### Exercise brief
Within the data that follows, set down exactly the lines from the one containing "export_step(Compound(children=solids) if len(solids)" through the one containing "# Small helpers", both ends included.
[START]
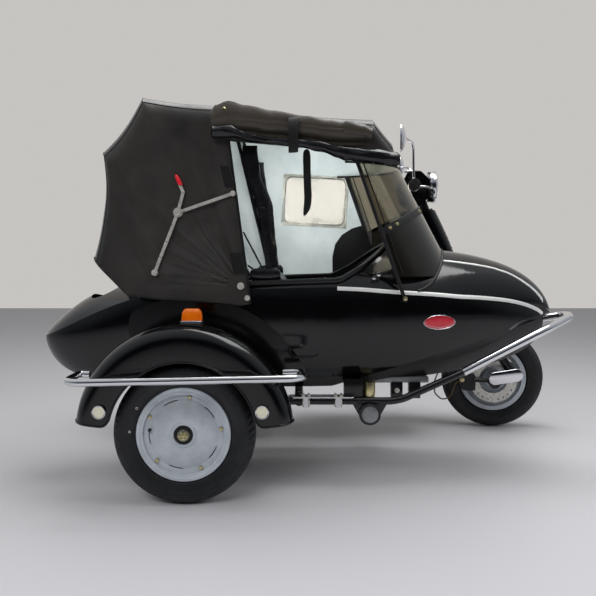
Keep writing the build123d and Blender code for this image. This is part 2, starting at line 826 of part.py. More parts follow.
glove_half = 150
glove_rear_x = 352
glove_low_z = 636
glove_high_z = 838


def glove_box():
    outer = block(glove_rear_x, 560, scooter_y - glove_half, scooter_y + glove_half, glove_low_z, glove_high_z)
    inner = block(glove_rear_x - 10, 556, scooter_y - glove_half + 5, scooter_y + glove_half - 5,
                  glove_low_z + 5, glove_high_z - 5)
    shell = (outer - inner) - shield_loft(-300) - shield_loft(shield_thickness)
    head_tube = rod((column_x(560), scooter_y, 560), (column_x(990), scooter_y, 990), head_tube_radius + 1)
    return shell - head_tube - tube(down_tube_path, down_tube_bend, down_tube_radius + 1)


def glove_box_lid():
    lid = block(glove_rear_x - 7, glove_rear_x - 0.5, scooter_y - glove_half, scooter_y + glove_half,
                glove_low_z, glove_high_z)
    return fillet(lid.edges().filter_by(Axis.X), 14)


# Steering, built straight and then turned to rest

steer_axis = Axis((steer_x, scooter_y, steer_z),
                  (-math.sin(math.radians(steer_rake)), 0, math.cos(math.radians(steer_rake))))
fork_y = scooter_y - 86
link_pivot = (832, 248)
disc_y = scooter_y - 58


# the fork is one tube that passes beside the wheel and carries it on a trailing link
fork_path = [(column_x(985), scooter_y, 985), (column_x(530), scooter_y, 530), (700, fork_y, 452),
             (800, fork_y, 300), (link_pivot[0], fork_y, link_pivot[1])]
fork_bends = [60, 60, 50]


def at_rest(solid):
    return solid.rotate(steer_axis, -steer_rest_turn)


def fork():
    pivot_x, pivot_z = link_pivot
    leg = tube(fork_path, fork_bends, column_radius)
    leg += rod((pivot_x, fork_y - 24, pivot_z), (pivot_x, fork_y + 20, pivot_z), 26)
    reach = math.dist((front_axle_x, axle_z), link_pivot)
    slope = math.degrees(math.atan2(pivot_z - axle_z, pivot_x - front_axle_x))
    middle = Pos((front_axle_x + pivot_x) / 2, (axle_z + pivot_z) / 2)
    link = middle * Rot(0, 0, slope) * SlotCenterToCenter(reach, 40)
    leg += side_prism(link, fork_y - 30, fork_y - 21)
    leg += rod((front_axle_x, fork_y - 34, axle_z), (front_axle_x, fork_y + 14, axle_z), 26)
    leg += rod((front_axle_x, fork_y + 10, axle_z), (front_axle_x, scooter_y + 36, axle_z), 12.4)
    return leg


# where the front mudguard starts and ends, in degrees over the top from the front
guard_front = 54
guard_rear = 172


def front_mudguard():
    half = 74
    shoulder = 214
    crown = 250
    t = 4
    shell = make_face([
        Line((shoulder - 26, -half), (shoulder, -half)),
        ThreePointArc((shoulder, -half), (crown, 0), (shoulder, half)),
        Line((shoulder, half), (shoulder - 26, half)),
        Line((shoulder - 26, half), (shoulder - 26, half - t)),
        Line((shoulder - 26, half - t), (shoulder, half - t)),
        ThreePointArc((shoulder, half - t), (crown - t, 0), (shoulder, t - half)),
        Line((shoulder, t - half), (shoulder - 26, t - half)),
        Line((shoulder - 26, t - half), (shoulder - 26, -half)),
    ])
    guard = turned(shell, front_axle_x, scooter_y, axle_z, guard_rear - guard_front, guard_front)
    return guard - tube(fork_path, fork_bends, column_radius + 0.3)


def headset():
    outline = Polygon((366, 962), (358, 1040), (384, 1094), (440, 1101), (477, 1066), (474, 990), (440, 950),
                      align=None)
    casting = side_prism(outline, scooter_y - 62, scooter_y + 62)
    casting = fillet(casting.edges().filter_by(Axis.Y), 14)
    casting += rod((408, scooter_y - 262, 1034), (408, scooter_y + 262, 1034), 17)
    casting += rod((470, scooter_y, 1034), (500, scooter_y, 1034), 64)
    for side in (-1, 1):
        y = scooter_y + side * 226
        casting += rod((408, y - 10, 1034), (408, y + 10, 1034), 21)
    return casting - rod(fork_path[1], (column_x(985.5), scooter_y, 985.5), column_radius + 0.3)


def headlamp():
    outline = make_face([
        Line((0, 0), (0, 60)),
        Line((0, 60), (4, 60)),
        cap_arc(4, 60, 12),
        Line((16, 0), (0, 0)),
    ])
    lens = revolve(Plane(origin=(500.3, scooter_y, 1034)) * outline, Axis((500, scooter_y, 1034), (1, 0, 0)))
    return lens


def grips():
    grip = rod((408, scooter_y - 262.3, 1034), (408, scooter_y - 372, 1034), 18)
    return both_sides(grip, scooter_y)


def levers():
    lever = tube([(429.5, scooter_y - 226, 1030), (462, scooter_y - 228, 1028), (466, scooter_y - 366, 1022)],
                 [16], 5)
    return both_sides(lever, scooter_y)


def mirror_arm(side, height):
    y = scooter_y + side * 200
    head_y = scooter_y + side * 301
    path = [(408, y, 1051.3), (404, y + side * 4, height - 12), (372, head_y, height)]
    stem = tube(path, [30], 5)
    head = revolve(Plane(origin=(352, head_y, height)) * make_face([
        Line((0, 0), (0, 54)),
        Line((0, 54), (5, 56)),
        cap_arc(5, 56, 19),
        Line((24, 0), (0, 0)),
    ]), Axis((352, head_y, height), (1, 0, 0)))
    return stem + head


def mirrors():
    return [mirror_arm(-1, 1215), mirror_arm(1, 1137)]


def brake_caliper():
    body = block(626, 684, disc_y - 20, disc_y + 16, 168, 238)
    body = fillet(body.edges().filter_by(Axis.Y), 12)
    gap = rod((front_axle_x, disc_y - 7, axle_z), (front_axle_x, disc_y + 7, axle_z), 112)
    bridge = rod((676, fork_y + 4, axle_z), (front_axle_x - 26.3, fork_y + 4, axle_z), 9)
    return (body - gap) + bridge


def front_disc():
    ring = rod((front_axle_x, disc_y - 2, axle_z), (front_axle_x, disc_y + 2, axle_z), 100)
    ring -= rod((front_axle_x, disc_y - 4, axle_z), (front_axle_x, disc_y + 4, axle_z), 59.8)
    axle = Axis((front_axle_x, scooter_y, axle_z), (0, 1, 0))
    drill = rod((front_axle_x + 88, disc_y - 4, axle_z), (front_axle_x + 88, disc_y + 4, axle_z), 4)
    for turn in range(24):
        ring -= drill.rotate(axle, 15 * turn)
    return ring


def brake_hose():
    points = [(625.7, disc_y - 8, 200), (602, disc_y - 9, 200), (582, disc_y - 12, 138), (545, disc_y - 12, 122),
              (512, disc_y - 10, 152), (514, disc_y - 10, 212), (560, disc_y - 8, 320), (612, disc_y - 4, 420),
              (628, disc_y + 10, 500)]
    return tube(points, [12, 24, 26, 30, 40, 80, 60], 3)


nodes = {
    "sidecar_tub": sidecar_tub(),
    "belly_pan": belly_pan(),
    "coaming": coaming(),
    "seat_cushion": seat_cushion(),
    "seat_back": seat_back(),
    "screen_lower": screen_sheet_solid() - above_seam(),
    "screen_upper": screen_sheet_solid() & above_seam(),
    "screen_frame": screen_frame(),
    "hood": hood(),
    "hood_window": hood_window(),
    "hood_bows": hood_bows(),
    "landau_irons": landau_irons(),
    "curtain_roll": curtain_roll(),
    "roof_flap": roof_flap(),
    "side_strips": side_strips(),
    "nose_hoop": nose_hoop(),
    "sidecar_frame": sidecar_frame(),
    "upper_strut": upper_strut(),
    "trailing_arm": trailing_arm(),
    "fender": fender(),
    "fender_hoop": fender_hoop(),
    "fender_lamp_base": fender_lamp_base(),
    "fender_lamp_lens": fender_lamp_lens(),
    "reflectors": reflectors(),
    "step_plate": step_plate(),
    "sidecar_tyre": tyre(sidecar_axle_x, sidecar_wheel_y, axle_z),
    "sidecar_rim": rim(sidecar_axle_x, sidecar_wheel_y, axle_z, -1),
    "sidecar_hub": hub(sidecar_axle_x, sidecar_wheel_y, axle_z, -1),
    "scooter_body": scooter_body(),
    "legshield": legshield(),
    "horn_cover": horn_cover(),
    "floorboard": floorboard(),
    "left_cowl": left_cowl(),
    "right_cowl": mirror(left_cowl(), Plane.XZ.offset(-scooter_y)),
    "engine_block": engine_block(),
    "exhaust": exhaust(),
    "pedals": pedals(),
    "tail_lamp": tail_lamp(),
    "plate_bracket": plate_bracket(),
    "glove_box": glove_box(),
    "glove_box_lid": glove_box_lid(),
    "saddle": saddle(),
    "centre_stand": centre_stand(),
    "rear_tyre": tyre(rear_axle_x, scooter_y, axle_z),
    "rear_rim": rim(rear_axle_x, scooter_y, axle_z, 1) + hub(rear_axle_x, scooter_y, axle_z, 1),
    "fork": at_rest(fork()),
    "front_mudguard": at_rest(front_mudguard()),
    "headset": at_rest(headset()),
    "headlamp": at_rest(headlamp()),
    "grips": [at_rest(solid) for solid in grips()],
    "levers": [at_rest(solid) for solid in levers()],
    "mirrors": [at_rest(solid) for solid in mirrors()],
    "brake_caliper": at_rest(brake_caliper()),
    "brake_hose": at_rest(brake_hose()),
    "front_tyre": at_rest(tyre(front_axle_x, scooter_y, axle_z)),
    "front_rim": at_rest(rim(front_axle_x, scooter_y, axle_z, 1) + hub(front_axle_x, scooter_y, axle_z, -1)),
    "front_disc": at_rest(front_disc()),
}

os.makedirs("parts", exist_ok=True)
for name, made in nodes.items():
    solids = made if isinstance(made, list) else [made]
    export_step(Compound(children=solids) if len(solids) > 1 else solids[0], "parts/" + name + ".step")
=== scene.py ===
import math

import bmesh
import bpy
from mathutils import Matrix, Vector, noise
from mathutils.bvhtree import BVHTree


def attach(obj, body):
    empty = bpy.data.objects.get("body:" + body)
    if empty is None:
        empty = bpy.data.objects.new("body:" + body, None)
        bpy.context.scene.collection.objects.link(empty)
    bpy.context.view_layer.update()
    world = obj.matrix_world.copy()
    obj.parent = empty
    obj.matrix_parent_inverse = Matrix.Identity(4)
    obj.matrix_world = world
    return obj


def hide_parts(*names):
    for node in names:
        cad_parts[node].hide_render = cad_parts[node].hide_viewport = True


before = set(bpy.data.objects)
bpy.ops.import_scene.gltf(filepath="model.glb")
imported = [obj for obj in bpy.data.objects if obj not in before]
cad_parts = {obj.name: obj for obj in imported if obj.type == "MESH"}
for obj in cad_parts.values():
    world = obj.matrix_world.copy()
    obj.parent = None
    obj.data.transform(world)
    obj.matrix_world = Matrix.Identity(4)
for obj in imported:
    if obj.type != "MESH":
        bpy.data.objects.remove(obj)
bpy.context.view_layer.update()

# A black scooter with a hooded sidecar. Metres, +X forward, +Y to the scooter's side, +Z up.

tubY = -0.224        # centre plane of the sidecar
scooterY = 0.376     # centre plane of the scooter
wheelY = -0.624      # centre plane of the sidecar's wheel
axleZ = 0.215
sidecarAxle = (-0.425, wheelY, axleZ)
frontAxle = (0.76, scooterY, axleZ)
rearAxle = (-0.5, scooterY, axleZ)


# Small helpers

def mm(value):
    return value / 1000


def turns(count):
    return [math.tau * i / count for i in range(count)]


def easeIn(value, low, high):
    share = min(1, max(0, (value - low) / (high - low)))
    return share * share * (3 - 2 * share)


def newObject(name, data):
    obj = bpy.data.objects.new(name, data)
    bpy.context.scene.collection.objects.link(obj)
    return obj


def pick(*objs):
    bpy.ops.object.select_all(action="DESELECT")
    for obj in objs:
        obj.select_set(True)
    bpy.context.view_layer.objects.active = objs[0]
    return objs[0]


def settle(obj):
    # the place, turn and size go into the mesh
    pick(obj)
    bpy.ops.object.transform_apply(location=True, rotation=True, scale=True)
    return obj


def addModifier(obj, kind, **settings):
    pick(obj)
    modifier = obj.modifiers.new(kind.title(), kind)
    for key, value in settings.items():
        setattr(modifier, key, value)
    bpy.ops.object.modifier_apply(modifier=modifier.name)
    return obj


def smooth(obj, degrees=32):
    pick(obj)
    bpy.ops.object.shade_smooth_by_angle(angle=math.radians(degrees))
    return obj


def bevelEdges(obj, width, segments=2):
    return addModifier(obj, "BEVEL", width=width, segments=segments, limit_method="ANGLE",
                       angle_limit=math.radians(50))


def thicken(obj, thick, degrees, offset=-1):
    return smooth(addModifier(obj, "SOLIDIFY", thickness=mm(thick), offset=offset), degrees)


def editAll(obj, *steps):
    # mesh operators run on the whole of a piece
    pick(obj)
    bpy.ops.object.mode_set(mode="EDIT")
    bpy.ops.mesh.select_all(action="SELECT")
    for step, settings in steps:
        step(**settings)
    bpy.ops.object.mode_set(mode="OBJECT")
    return obj


def fixNormals(obj):
    return editAll(obj, (bpy.ops.mesh.remove_doubles, {"threshold": 0.00001}),
                   (bpy.ops.mesh.normals_make_consistent, {"inside": False}))


def faceOut(obj, index, way):
    # an open skin has no inside, so one of its faces says which way is out
    fixNormals(obj)
    if obj.data.polygons[index].normal.dot(Vector(way)) < 0:
        obj.data.flip_normals()
    return obj


def joinAll(pieces):
    pick(*pieces)
    bpy.ops.object.join()
    return pieces[0]


def finishPiece(obj, name, paint, swaps=(), body="chassis"):
    obj = settle(joinAll(obj) if isinstance(obj, list) else obj)
    obj.name = name
    obj.data.name = name
    if paint:
        obj.data.materials.clear()
        obj.data.materials.append(paints[paint])
    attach(obj, body)
    if swaps:
        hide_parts(*swaps)
    return obj


def meshFrom(points, faces, edges=()):
    mesh = bpy.data.meshes.new("mesh")
    mesh.from_pydata([tuple(point) for point in points], edges, faces)
    mesh.update()
    return newObject("mesh", mesh)


def gridFrom(rows, closed=False):
    # rows of points, each as long as the first, joined by four-sided faces
    width = len(rows[0])
    faces = []
    for i in range(len(rows) - 1):
        for j in range(width if closed else width - 1):
            k = (j + 1) % width
            faces.append((i * width + j, i * width + k, (i + 1) * width + k, (i + 1) * width + j))
    return meshFrom([point for row in rows for point in row], faces)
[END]
### Answer in full
    export_step(Compound(children=solids) if len(solids) > 1 else solids[0], "parts/" + name + ".step")
=== scene.py ===
import math

import bmesh
import bpy
from mathutils import Matrix, Vector, noise
from mathutils.bvhtree import BVHTree


def attach(obj, body):
    empty = bpy.data.objects.get("body:" + body)
    if empty is None:
        empty = bpy.data.objects.new("body:" + body, None)
        bpy.context.scene.collection.objects.link(empty)
    bpy.context.view_layer.update()
    world = obj.matrix_world.copy()
    obj.parent = empty
    obj.matrix_parent_inverse = Matrix.Identity(4)
    obj.matrix_world = world
    return obj


def hide_parts(*names):
    for node in names:
        cad_parts[node].hide_render = cad_parts[node].hide_viewport = True


before = set(bpy.data.objects)
bpy.ops.import_scene.gltf(filepath="model.glb")
imported = [obj for obj in bpy.data.objects if obj not in before]
cad_parts = {obj.name: obj for obj in imported if obj.type == "MESH"}
for obj in cad_parts.values():
    world = obj.matrix_world.copy()
    obj.parent = None
    obj.data.transform(world)
    obj.matrix_world = Matrix.Identity(4)
for obj in imported:
    if obj.type != "MESH":
        bpy.data.objects.remove(obj)
bpy.context.view_layer.update()

# A black scooter with a hooded sidecar. Metres, +X forward, +Y to the scooter's side, +Z up.

tubY = -0.224        # centre plane of the sidecar
scooterY = 0.376     # centre plane of the scooter
wheelY = -0.624      # centre plane of the sidecar's wheel
axleZ = 0.215
sidecarAxle = (-0.425, wheelY, axleZ)
frontAxle = (0.76, scooterY, axleZ)
rearAxle = (-0.5, scooterY, axleZ)


# Small helpers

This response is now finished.